I blew past the viewpoint at the top, as there was nothing to see. At least it was all downhill from that point. I crossed a dirt road, which probably might have worked for a stealth site. But by now, I was starting to look forward to the ease of staying in town. I had an offer to stay at the beach house another night and this seemed like the perfect circumstances to take the offer. I was so utterly exhausted, I wanted only a hot shower and meal, then to crash into a bed. Every trail has its few extremely hard days and I hoped this would be the worst for this trail. I’ll note again, this was all of my own doing. The last few miles were on an extension trail, paralleling the highway. The trail builders had done a good job to run it all the way into town, not just a benefit to thru-hikers but also the community.
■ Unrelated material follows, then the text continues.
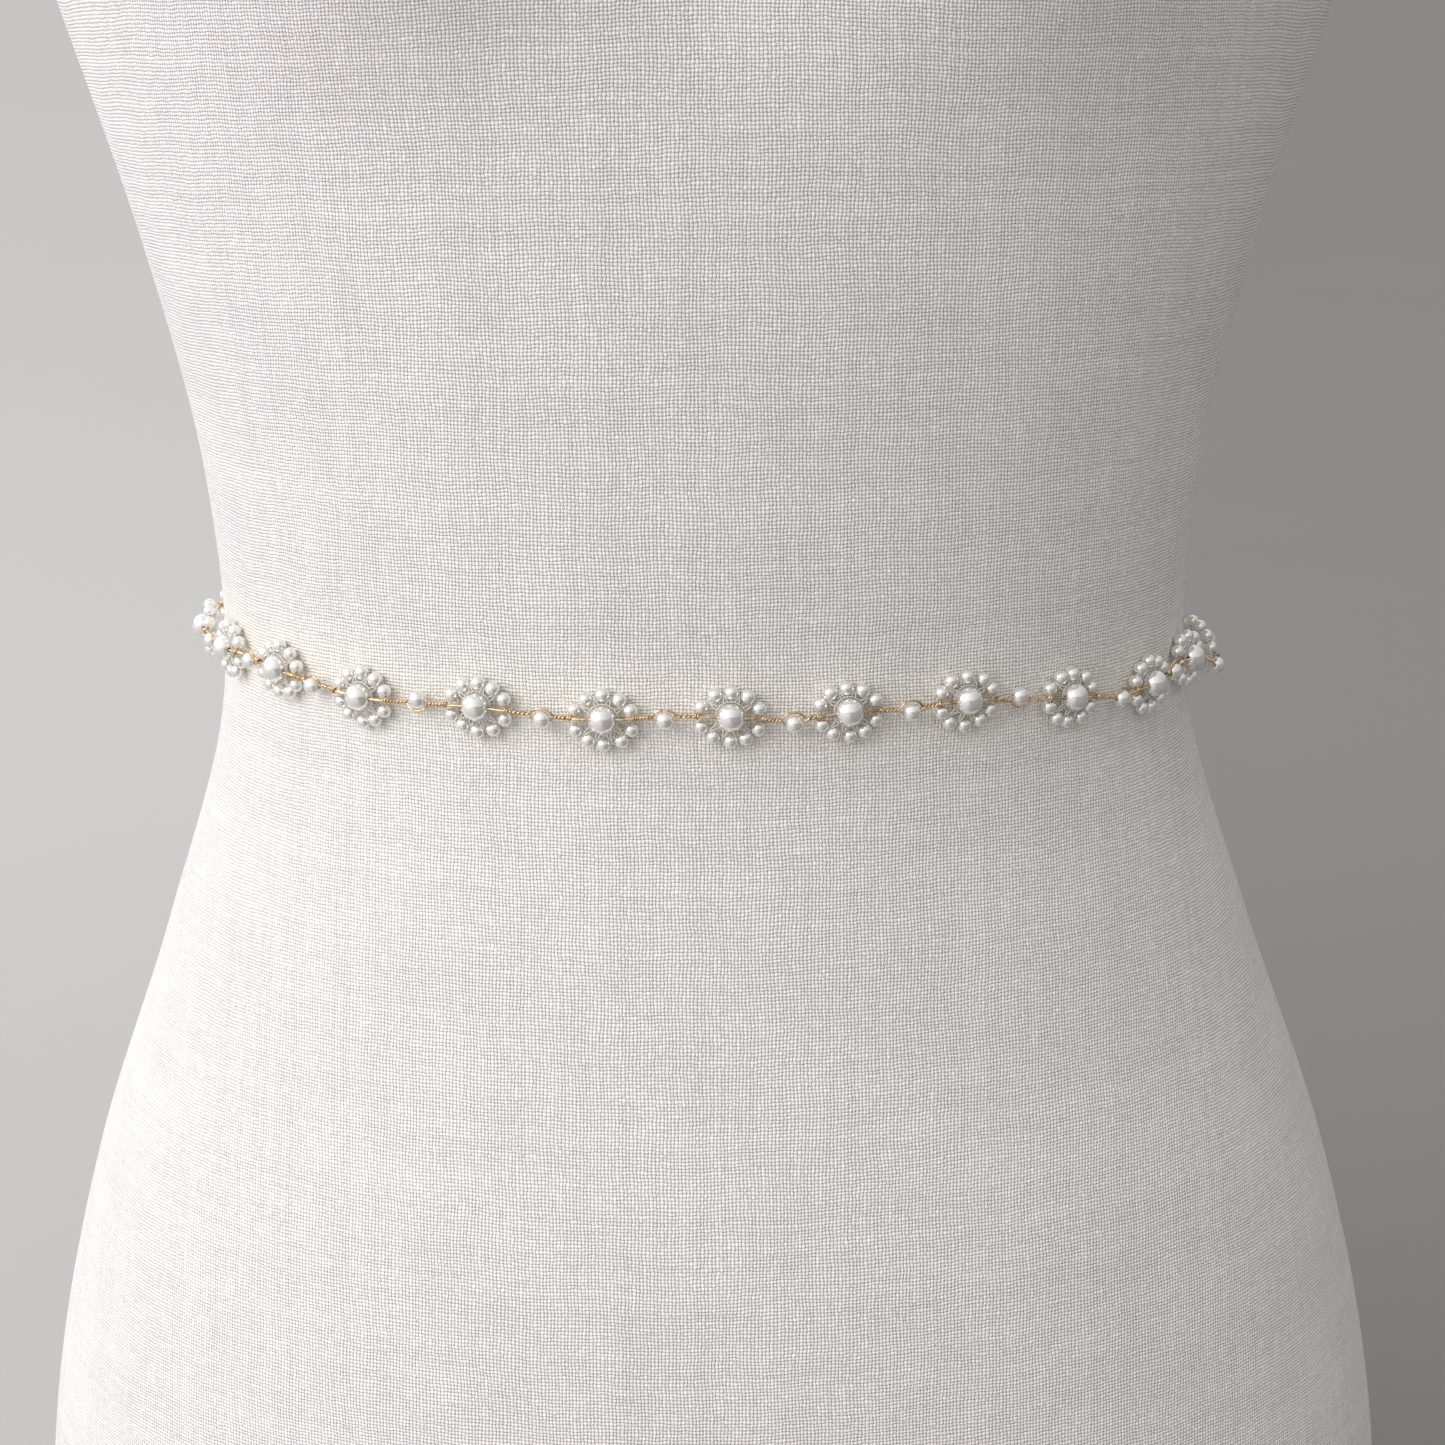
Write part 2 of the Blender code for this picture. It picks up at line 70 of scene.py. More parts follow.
# One row for each level of the form, in millimetres: height above the waist, half width,
# depth to the front, depth to the back, and the squareness of the section's outline.
LEVEL, HALF_WIDTH, FRONT, BACK, SQUARENESS = range(5)
FORM_SECTIONS = np.array(
    [
        (-330, 184.7, 112, 119, 2.25),
        (-265, 188.7, 119, 126, 2.25),
        (-195, 183.7, 119, 124, 2.20),
        (-125, 167.6, 113, 110, 2.15),
        (-60, 144.6, 101, 95, 2.10),
        (0, 127, 93, 90, 2.05),
        (60, 128, 95, 97, 2.10),
        (115, 139, 100, 106, 2.15),
        (165, 153, 104, 112, 2.20),
        (215, 168, 104, 113, 2.30),
        (270, 183, 97, 110, 2.40),
        (325, 184, 83, 100, 2.40),
        (352, 172, 72, 92, 2.30),
        (372, 138, 62, 85, 2.10),
        (392, 92, 55, 76, 2.00),
        (412, 64, 53, 68, 2.00),
        (455, 57, 52, 62, 2.00),
    ],
    float,
)
BUST_LEVEL = 0.205
BUST_OUT = 0.022
BUST_FROM_CENTRE = 0.080
BUST_WIDTH = 0.046
BUST_ABOVE = 0.062
BUST_BELOW = 0.040

# How finely the skin is divided: level from, level to, rings. The columns stand closer
# together beside the three seams, at these distances from each.
SKIN_SPANS = (
    (-0.326, -0.060, 90),
    (-0.060, 0.060, 50),
    (0.060, 0.215, 60),
    (0.215, 0.352, 50),
    (0.352, 0.412, 30),
    (0.412, 0.4515, 12),
)
SKIN_COLUMNS = 208
SEAM_COLUMNS = (-0.0032, -0.0020, -0.0012, -0.0006, 0.0, 0.0006, 0.0012, 0.0020, 0.0032)
SEAM_ANGLES = (-math.pi, -math.pi / 2, math.pi / 2)
SEAM_DEPTH = 0.0007
SEAM_WIDTH = 0.0009
EDGE_RINGS = 6

# The belt. Lengths along it are measured from the centre front, positive towards +X.
BELT_LEVEL = 0.0148
BELT_TILT = -0.026
FLOWERS = 24
FLOWERS_LEFT_OF_FRONT = 12
FLOWERS_ON_A_STRETCH = 3
FLOWER_PITCH = 0.0292
FRONT_FLOWER_AT = 0.0046
SKIN_CLEARANCE = 0.00045

# One row for each of twelve flowers from the left side round the front, in millimetres:
# the flower's slip along the wire and its rise above the belt's plane, and the same for
# the spacer pearl after it, from midway between its neighbours. The back repeats the rows.
SLIP, RISE, SPACER_SLIP, SPACER_RISE = range(4)
STRAY = np.array(
    [
        (-1.0, 0.3, 0.0, -1.0),
        (1.2, 1.3, 1.2, -0.6),
        (-1.2, 1.5, -0.9, -1.0),
        (-2.1, -0.8, 0.5, 0.8),
        (0.2, 0.6, 0.8, -1.3),
        (1.4, -0.4, -0.4, -0.3),
        (1.8, 1.0, 0.9, -2.2),
        (0.2, 1.9, 0.4, -1.6),
        (0.4, 3.0, -1.0, 0.6),
        (1.3, 0.6, 1.6, -1.8),
        (2.5, -1.0, -0.3, -0.5),
        (-2.5, 1.3, 0.3, -1.3),
    ]
)
STRAY_FROM_FLOWER = 6

# Where the belt is loose: for each side the angle round the form and the spread, in
# degrees, and how far it stands off the canvas and hangs down there, in millimetres.
LOOSE_AT, LOOSE_SPREAD, LOOSE_OUT, LOOSE_DOWN = range(4)
LOOSENESS = np.array(
    [
        (-95, 15, 3.0, 0.5),
        (82, 6.5, 5.6, 4.8),
    ],
    float,
)

CENTRE_PEARL_RADIUS = 0.00315
PETAL_RADIUS = 0.0016
SPACER_RADIUS = 0.0021
STRAND_RADIUS = 0.00029
THREAD_RADIUS = 0.00016
BORE_RADIUS = 0.0005
PETAL_BORE_RADIUS = 0.00022

# The clear thread's two inner loops: one inside the petals, one round the centre pearl.
SECOND_LOOP_SHARE = 0.80
CENTRE_LOOP_OUT = 0.0004
CENTRE_LOOP_BEHIND = 0.0006
TIE_LEAN = 0.16
TIE_ARCH = 0.0004

PETALS = 10
RING_HALF_WIDTH = 0.0071
RING_HALF_HEIGHT = 0.0058
RING_HEIGHT = 0.0020
RING_DROP = 0.0004
PETAL_ANGLES = (24.0, 57.0, 90.0)
# How far the hand-strung petals stray: degrees round the ring, then metres outwards and
# off the ring's plane, and the share by which their sizes differ.
PETAL_TURN = 2.2
PETAL_STRAY_OUT = 0.00022
PETAL_STRAY_OFF = 0.00018
PETAL_SIZE_STRAY = 0.035
# How much larger the shown pearls are than the solids: a mirror-like rim looks like the
# cloth beside it, so a pearl of the solid's size would look too small.
NACRE = 0.00009
PETAL_NACRE = 0.00015

WIRE_HEIGHT_AT_FLOWER = CENTRE_PEARL_RADIUS + SKIN_CLEARANCE
WIRE_HEIGHT_AT_SPACER = 0.0031
FLOWER_STRANDS_APART = 0.0074
FLOWER_STRANDS_TWISTED = 0.0082
SPACER_STRANDS_APART = 0.0022
SPACER_STRANDS_TWISTED = 0.0029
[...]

I met a local couple walking their dog, so it was nice to see the extension being used.

At the edge of town, the grocery store and a Thai place were a sight for sore eyes. I put in my restaurant order and shopped for some supplies. I was so spent but I still had more than a mile to go to the house. I considered trying to hitch but it seemed like more trouble than it was worth. I stumbled through the door well after 9 pm and it was all I could do to finish off the chores of eating and washing. My goodness, what a tough day…and so much fun.